Interestingly, Lewis saw the defenders of popular evolutionary thinking as fanatics and twisted in their emotionally charged attitudes.”
Understanding the Classic Book by C.S. Lewis
In his book “Weight of Glory”
“The picture so often painted of Christians huddling together on an ever narrower-strip of beach while the incoming tide of ‘science’ mounts higher and higher corresponds to nothing in my own experience. That grand myth of evolutionism which I asked you to admire a few minutes ago is not for me a hostile novelty breaking in on my traditional beliefs. On the contrary, that cosmology is what I started from. Deepening distrust and final abandonment of it long preceded my conversion to Christianity. Long before I believed Theology to be true, I had already decided that the popular scientific picture at any rate was false…..the obviousness or naturalness which most people seem to find in the idea of emergent evolution thus seems to be a pure hallucination. On these grounds and others like them one is driven to think that whatever else may be true, the popular scientific cosmology at any rate is certainly not. I left that ship not at the call of poetry, but because I thought it could not keep afloat.”
Lewis speaks through the character WESTON who describes the Life-Force as:
“The majestic spectacle of this blind, inarticulate purpose thrusting its way upward and ever upward in an endless unity of differentiated achievements towards an ever-increasing complexity of organization, towards spontaneity and spirituality, swept away all my old conception of duty to Man as such. Man, in himself, is nothing. The forward movement of Life – the growing spirituality – is everything.”
Mere Christianity
“I mentioned only the Materialists view and the Religious view. But to be complete I ought to mention the In-between view called LIFE-FORCE philosophy or Creative Evolution, or Emergent Evolution. The wittiest expositions of it come in the works of Bernard Shaw, but the most profound ones in those of Bergson. People who hold this view say that the small variations by which life on this planet ‘evolved’ from the lowest forms to Man were not due to chance, but to the ‘striving’ or ‘purposiveness’ of a LIFE-FORCE. When people say this, we must ask them whether by Life-Force they mean something with a mind or not. If they do, then ‘a mind bringing life into existence and leading it to perfection ‘is really God, and their view is thus identical with the Religious. If they do not, then what is the sense in saying that something without a mind ‘strives’ or has ‘purpose’?”

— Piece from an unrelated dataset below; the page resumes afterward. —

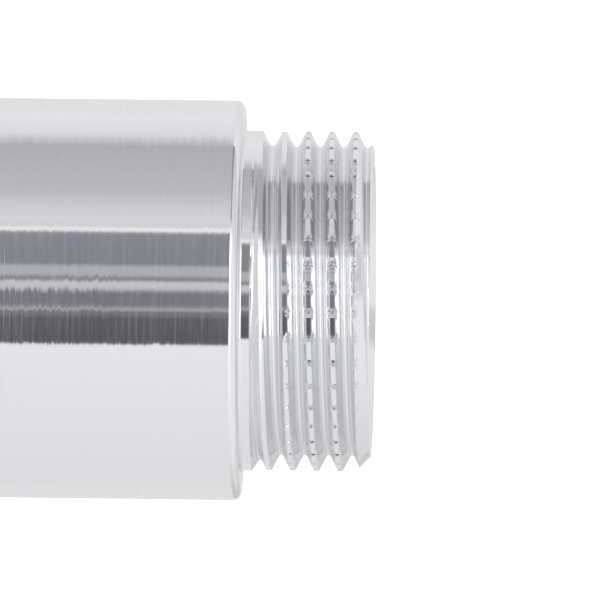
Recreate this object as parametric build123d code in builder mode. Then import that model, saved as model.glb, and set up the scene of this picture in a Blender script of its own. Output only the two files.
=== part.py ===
from build123d import *
from build123d.topology import SkipClean
from math import atan2, ceil, cos, degrees, radians, sin, tan
import os

# Driving dimensions, in millimetres and degrees

# Plain round body, standing on its socket end with its axis on Z
body_diameter = 39.0
body_length = 40.0
# The upper edge is rounded in a few narrow turned facets
shoulder_edge_radius = 0.8
shoulder_facets = 3
base_edge_chamfer = 0.35

# Male parallel pipe thread of 11 turns to the inch, with heights counted from the shoulder and angles from X
# The plain neck below it has the thread's outside diameter
threads_per_inch = 11
flank_angle = 27.5
thread_depth = 1.479
groove_bottom_width = 0.31
crest_diameter = 33.05
male_length = 12.6
end_chamfer = 1.42
full_groove_height = 1.77
full_groove_angle = 30.0
runout_turns = 0.4

# Notches rolled across the crests, which keep the sealing thread from slipping
notch_count = 42
notch_width = 0.58
notch_depth = 0.24
notch_start_height = 4.5
first_notch_angle = 0.0

# Socket at the lower end, bored to the crest of its internal thread
socket_diameter = 30.29
socket_depth = 17.0
socket_mouth_angle = 45.0
# The flat ring that is left round the socket's mouth, on which the fitting seats
base_ring_width = 1.95

# Waterway, and the hexagon at the male end that takes the fitting key
bore_diameter = 26.0
hexagon_across_flats = 22.0
hexagon_depth = 12.6
hexagon_mouth_diameter = 26.6
hexagon_mouth_angle = 45.0

# Sizes that follow from those above

inch = 25.4
full_turn = 360
quarter_turn = 90
sector_turn = 45
cut_margin = 0.25
pitch = inch / threads_per_inch
flank_slope = tan(radians(flank_angle))

body_radius = body_diameter / 2
crest_radius = crest_diameter / 2
root_radius = crest_radius - thread_depth
socket_radius = socket_diameter / 2
socket_mouth_radius = body_radius - base_edge_chamfer - base_ring_width
bore_radius = bore_diameter / 2
hexagon_radius = hexagon_across_flats / 2
hexagon_mouth_radius = hexagon_mouth_diameter / 2

total_length = body_length + male_length
end_chamfer_height = total_length - end_chamfer
socket_mouth_height = (socket_mouth_radius - socket_radius) / tan(radians(socket_mouth_angle))
hexagon_mouth_depth = (hexagon_mouth_radius - hexagon_radius) / tan(radians(hexagon_mouth_angle))
hexagon_mouth_bottom = total_length - hexagon_mouth_depth
hexagon_bottom = total_length - hexagon_depth
full_height = body_length + full_groove_height
notch_height = body_length + notch_start_height
# Across a notch's mouth where its two sides are carried past the crest by the margin
notch_opening = notch_width * (notch_depth + cut_margin) / notch_depth


def outward(angle):
    """The level direction away from the axis at an angle from X."""
    return Vector(1, 0, 0).rotate(Axis.Z, angle)


def axial_plane(angle, height):
    """The plane through the axis at an angle from X, with its x outwards and its y up."""
    return Plane((0, 0, height), x_dir=outward(angle), z_dir=outward(angle - quarter_turn))


def shoulder_point(step):
    """A point of the body's rounded upper edge, counted in steps from the cylinder up to the shoulder."""
    angle = radians(quarter_turn * step / shoulder_facets)
    return (
        body_radius - shoulder_edge_radius * (1 - cos(angle)),
        body_length - shoulder_edge_radius * (1 - sin(angle)),
    )


def groove_cutter(angle, height, radius, rise, lean=0, from_top=False):
    """One stretch of the thread's groove, as the solid that the tool takes away.

    Its bottom starts at an angle, height and radius, rises by rise and leans out by lean degrees.
    Its section stands at the start, or at the end where from_top is true.
    """
    section_height = height + rise * from_top
    section_angle = angle + full_turn * rise / pitch * from_top
    bottom_radius = radius + rise * tan(radians(lean)) * from_top
    cut_depth = thread_depth + cut_margin
    with BuildSketch(axial_plane(section_angle, section_height)) as section:
        with BuildLine():
            Polyline(
                (bottom_radius, -groove_bottom_width / 2),
                (bottom_radius, groove_bottom_width / 2),
                (bottom_radius + cut_depth, groove_bottom_width / 2 + cut_depth * flank_slope),
                (bottom_radius + cut_depth, -groove_bottom_width / 2 - cut_depth * flank_slope),
                close=True,
            )
        make_face()
    with BuildLine(Plane.XY.offset(height)) as path:
        Helix(pitch / cos(radians(lean)), rise, radius, cone_angle=lean)
    with BuildPart() as groove:
        sweep(section.sketch, path.line.rotate(Axis.Z, angle), is_frenet=True)
    return groove.part


# An eighth of the turned blank, with the outline of the outside, the socket and the waterway
with BuildPart() as blank_sector:
    with BuildSketch(Plane.XZ):
        with BuildLine():
            Polyline(
                (socket_mouth_radius, 0),
                (body_radius - base_edge_chamfer, 0),
                (body_radius, base_edge_chamfer),
                *[shoulder_point(step) for step in range(shoulder_facets + 1)],
                (crest_radius, body_length),
                (crest_radius, end_chamfer_height),
                (crest_radius - end_chamfer, total_length),
                (hexagon_mouth_radius, total_length),
                (hexagon_radius, hexagon_mouth_bottom),
                (hexagon_radius, hexagon_bottom),
                (bore_radius, hexagon_bottom),
                (bore_radius, socket_depth),
                (socket_radius, socket_depth),
                (socket_radius, socket_mouth_height),
                close=True,
            )
        make_face()
    revolve(axis=Axis.Z, revolution_arc=sector_turn)

# The groove deepens from the surface of the neck, then keeps its depth until it runs out of the end
runout_rise = runout_turns * pitch
grooves = [
    groove_cutter(
        full_groove_angle - runout_turns * full_turn,
        full_height - runout_rise,
        crest_radius + cut_margin,
        runout_rise,
        lean=degrees(atan2(-thread_depth - cut_margin, runout_rise)),
        from_top=True,
    )
]
for turn in range(ceil((total_length - full_height) / pitch) + 1):
    grooves.append(groove_cutter(full_groove_angle, full_height + turn * pitch, root_radius, pitch))

# The walls stay in eighths of a turn, so that each stretch of the thread's crest has an angle of its own
with SkipClean(), BuildPart() as extension_fitting:
    with PolarLocations(0, full_turn // sector_turn):
        add(blank_sector.part)

    # The driving hexagon, from the end down to the waterway
    with BuildSketch(Plane.XY.offset(total_length)):
        RegularPolygon(hexagon_radius, 6, major_radius=False)
    extrude(amount=-hexagon_depth, mode=Mode.SUBTRACT)

    for groove in grooves:
        add(groove, mode=Mode.SUBTRACT)

    # The straight notches across the crests, from their start to the end of the thread
    with BuildSketch(Plane.XY.offset(notch_height)):
        with PolarLocations(crest_radius, notch_count, start_angle=first_notch_angle):
            Polygon(
                (-notch_depth, 0),
                (cut_margin, -notch_opening / 2),
                (cut_margin, notch_opening / 2),
                align=None,
            )
    extrude(amount=total_length - notch_height, mode=Mode.SUBTRACT)

extension_fitting.part.label = "extension_fitting"
os.makedirs("parts", exist_ok=True)
export_step(extension_fitting.part, "parts/extension_fitting.step")
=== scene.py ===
"""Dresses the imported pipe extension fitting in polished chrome, with its rolled thread, in a white tent."""

import logging
import math
from collections.abc import Callable
from dataclasses import dataclass, field
from enum import Enum
from typing import ClassVar

import bmesh
import bpy
from mathutils import Matrix, Vector

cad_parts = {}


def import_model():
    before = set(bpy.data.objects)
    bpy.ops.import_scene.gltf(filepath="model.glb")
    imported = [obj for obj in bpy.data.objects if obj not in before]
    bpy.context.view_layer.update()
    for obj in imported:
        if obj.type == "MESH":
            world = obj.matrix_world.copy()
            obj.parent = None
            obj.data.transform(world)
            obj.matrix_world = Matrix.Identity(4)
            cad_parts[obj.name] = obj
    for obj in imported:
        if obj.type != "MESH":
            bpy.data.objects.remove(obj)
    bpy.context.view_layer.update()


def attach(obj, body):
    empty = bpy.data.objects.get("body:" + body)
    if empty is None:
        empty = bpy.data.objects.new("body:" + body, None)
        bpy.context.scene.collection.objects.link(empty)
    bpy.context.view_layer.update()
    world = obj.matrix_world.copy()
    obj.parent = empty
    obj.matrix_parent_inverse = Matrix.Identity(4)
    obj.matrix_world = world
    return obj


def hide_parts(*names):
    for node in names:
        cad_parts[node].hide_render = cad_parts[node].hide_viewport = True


LOG = logging.getLogger("pipe_extension_fitting")

MM = 0.001
INCH = 25.4
TURNS_PER_INCH = 11
FULL_TURN = 2 * math.pi
QUARTER_TURN = math.pi / 2
TURN_DEGREES = 360
# How a cone's radius changes with its height where it narrows upwards at 45 degrees
EVEN_TAPER = -1.0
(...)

‘Sexual Morality in MERE CHRISTIANITY
“In the first place, our warped natures, the devils who tempt us, and
all the contemporary propaganda for lust, combined to make us feel that the desires we are resisting are so ‘natural’, so ‘ healthy,’ and so reasonable, that it is almost perverse and abnormal to resist them. Poster after poster, film after film, novel after novel, associate the idea of sexual indulgence with the ideas of health, normality, youth, frankness, and good humor. Now this association is a lie.”
Encyclopedia of New Age Beliefs
“Today, psychology is promoting the activity of spirits under a non-threatening psychological language. For example, we now have past-life therapy, inner-counselor therapy, transpersonal psychology, transcultural psychiatry, meta-psychiatry, and shamanistic counseling, all of which may verse on or involve spiritism.”
In an essay titled: “Slip of the Tongue” C.S. Lewis writes:
“For it is not so much of our time and so much of our attention that God demands; it is not even all our time and all our attention; it is ourselves. For each of us John the Baptist’s words are true; ‘He must increase, and I decrease’.
He will be infinitely merciful to our repeated failures; I know no promise that He will accept a deliberate compromise…..
When we try to keep within us an area that is our own, we try to keep an area of death. Therefore, in love, He claims all. There is no bargaining with Him.”